Поведение всех моих собак по отношению к приматам было весьма своеобразным. Мне пришлось как следует их вышколить, чтобы сберечь лемуров, и особенно очаровательную самочку Макси, за которой собаки, застав её в саду, продолжали охотиться даже после всех преподанных уроков. Впрочем, её это только забавляло, да и они были не так уж виноваты, потому что Макси обожала подкрадываться к ним, щипать за зад или дёргать за хвост, чтобы потом удирать на дерево и, расположившись на безопасной высоте, провокационно болтать хвостом над головами разъярённых псов. Ещё более двусмысленными были отношения Макси с кошками, и в частности с Пусси, хотя я дважды находил ей женихов, замуж она так и не вышла. Её первый поклонник ослеп почти сразу же после того, как я его купил, жизнь же второго безвременно оборвал несчастный случай. А потому Макси оставалась бездетной и, как часто бывает в подобных ситуациях, завидовала счастливым матерям, обременённым потомством; Пусси же обзаводилась потомством дважды в год. Макси прониклась к котятам такой же нежной любовью, какую питает к нашим детям моя незамужняя тётушка, но, если жена бывала только рада поручать малышей заботам тёти Гедвиги, Пусси смотрела на такие вещи иначе. Она испытывала к Макси глубочайшее недоверие, и та, когда её охватывало делание ласкать и баловать котёнка, должна была прибегать к особой тактике, обычно приносившей ей победу. Как бы тщательно ни прятала Пусси своих детей, как бы бдительно ни сторожила их, Макси все-таки их разыскивала и, бесшумно подкравшись сзади, похищала котёнка. Ей было совершенно достаточно одного — двух она никогда не брала. Малыша она держала так, как держат маленьких лемуров их матери — прижимала его к животу задней лапой. Трех свободных лап ей вполне хватало для того, чтобы убежать от кошки и раньше неё вскарабкаться на дерево, даже если та сразу же замечала похитительницу и бросалась в погоню немедленно. Обычно преследование завершалось тем, что Макси с котёнком устраивалась на самых верхних ветках, куда кошка не могла за ней следовать, и принималась упоённо его нянчить. Наиболее важную часть церемонии составляли врождённые инстинктивные движения, которыми она приводила в порядок шёрстку малыша.
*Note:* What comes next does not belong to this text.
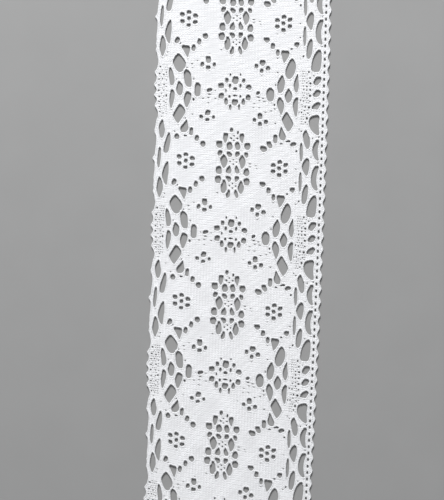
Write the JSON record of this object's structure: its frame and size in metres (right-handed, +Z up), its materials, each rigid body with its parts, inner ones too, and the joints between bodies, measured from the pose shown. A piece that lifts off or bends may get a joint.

Макси самозабвенно вылизывала котёнка — ему эта процедура очень нравилась — и главное внимание обращала на те части тела, которые у всех младенцев требуют особо тщательного ухода.

Конечно, мы старались как можно скорее отобрать у неё котёнка, опасаясь, как бы она не уронила его на землю, но этого, по правде говоря, ни разу не произошло.

Возникает любопытный вопрос, ответа на который я так и не нашёл: каким образом Макси узнавала в котёнке «младенца»? Дело было не в величине: к столь же маленьким, но взрослым зверькам она относилась с полнейшим равнодушием, а когда позже Тита принесла щенят, любвеобильная «тётушка» прониклась к ним такой же нежностью, какой она прежде пылала к котятам, и её чувства нисколько не остыли и после того, как быстро развивающиеся овчарки переросли её вдвое. По моему настоянию Тита — хотя или с большой неохотой — позволяла Макси изливать на щенят её неудовлетворённую потребность в материнстве. Какие разыгрывались забавные сцены и какие восхитительные игры завязывались между лемуром и молодыми собаками!